An RAF Typhoon aircraft taking off from RAF Akrotiri in Cyprus, for a mission to strike targets in Yemen, January, January 11, 2024. (Sgt Lee Goddard, UK Ministry of Defense via AP)

The alternative route to the Red Sea takes shipping around the southern tip of Africa, extending voyages to the Mediterranean by two to three weeks, which will add extra costs down the line, Israeli officials say.

The US put together an international coalition of naval powers to offer protection for ships in the Red Sea. Also, the US and UK began striking Houthi targets in Yemen in January, but despite this, the rebel group remains undeterred and capable of launching significant attacks.

The Houthis have also fired drones and missiles at Israel in a campaign they say aims to support Palestinians in the Gaza war, where Hamas is also backed by Iran. On Tuesday the Israel Defense Forces confirmed that a “suspicious aerial target” that struck an open area near Eilat the day before was a cruise missile.

Houthi fighters stage a rally against the US government designating Houthis as a terror group and against the US-led sustained airstrikes on Yemen, near Sanaa, Yemen, Thursday, January 25, 2024. (AP Photo/Osamah Abdulrahman)

Yemen’s Houthis claimed responsibility for the missile, which crossed into Israeli airspace from the direction of the Red Sea.
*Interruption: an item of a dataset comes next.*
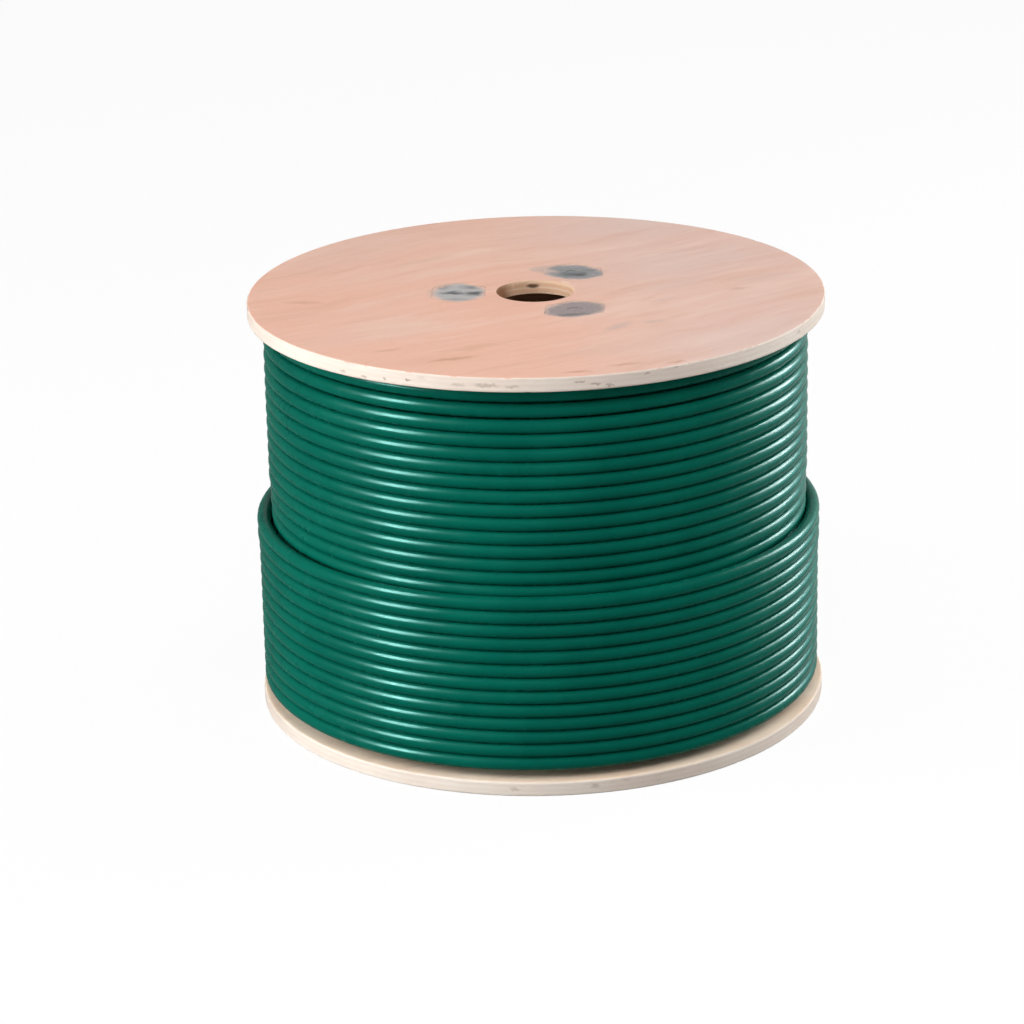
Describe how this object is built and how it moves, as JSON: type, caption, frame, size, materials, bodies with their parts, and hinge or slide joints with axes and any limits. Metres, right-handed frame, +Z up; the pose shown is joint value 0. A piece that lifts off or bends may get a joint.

No damage or injuries were caused, and according to the IDF, the missile was tracked by the Air Force throughout the incident.

It came as Houthis said they also targeted a fuel tanker in the Red Sea with naval missiles.

Eilat Port was privatized in 2013, and purchased by the Nakash brothers Joe, Avi, and Ralph through the Papo Maritime Ltd shipping company they own for NIS 122 million in an agreement that lasts until 2028 with an option to extend for another 10 years. Sources told the Globes outlet the Nakash bid was the only one submitted in the tender for the port.